Publishers rely heavily on advertising

Advertising remains the primary means of financing Internet content. Publishers must generate advertising revenues if they want to generate high quality content. Behavioural targeting helps increase the value of advertising. In a 2009 study , the average advertising rate (CPM) was 2.68 times the standard rate (run of network rate). While large publishers can rely on first party data collected from a more substantial subscriber base, this data often relies on user self-labelling, without verification. Small to medium sized publishers cannot fall back on first-party data and the loss of behavioural advertising, substantially lowers the value of their inventory. It is true that all publishers, although especially specialist topic publishers, will rely more on contextual advertising, but the overall impact from less behavioural targeting will remain substantial.
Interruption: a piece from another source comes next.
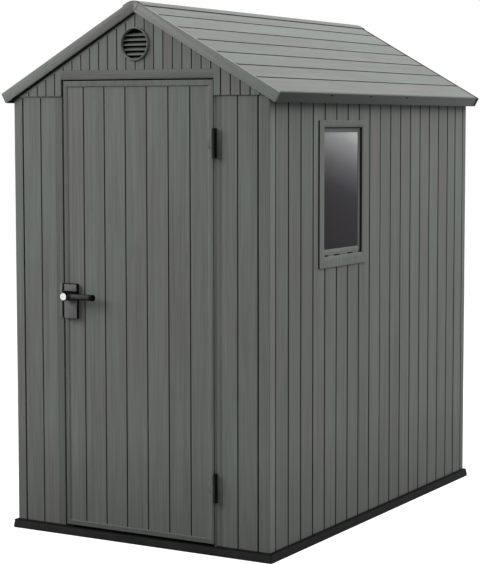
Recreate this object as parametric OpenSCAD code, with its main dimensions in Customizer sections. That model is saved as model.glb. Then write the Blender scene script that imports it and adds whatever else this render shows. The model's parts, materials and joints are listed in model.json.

OwnYou wants to replace cookie driven targeting with user driven targeting, not only replacing the value lost from 3rd party cookie deprecation but, thanks to higher quality data, substantially increasing the value of publisher inventory.

Publishers need to extract more value from their inventory

Approximately 80% of publisher audiences are unknown . How can a publisher best Monetise the “unknown user”, without breaching the user’s trust, and without breaking privacy regulations? More importantly, how can a publisher best convert the unregistered users into a longer-term paying subscriber? Publishers argue their content is best experience wholistically rather than one article at a time. OwnYou helps users enjoy the breadth of a publishers’ offering with the higher quality data helping publishers more effectively Monetise transient traffic. While microtransactions have historically failed, much of that has been to do with expensive intermediation and complex technology integration. OwnYou will facilitate the exchange of personal data for access, but it will also make it easy for users to pay for one-off content, to supplement the value of their data.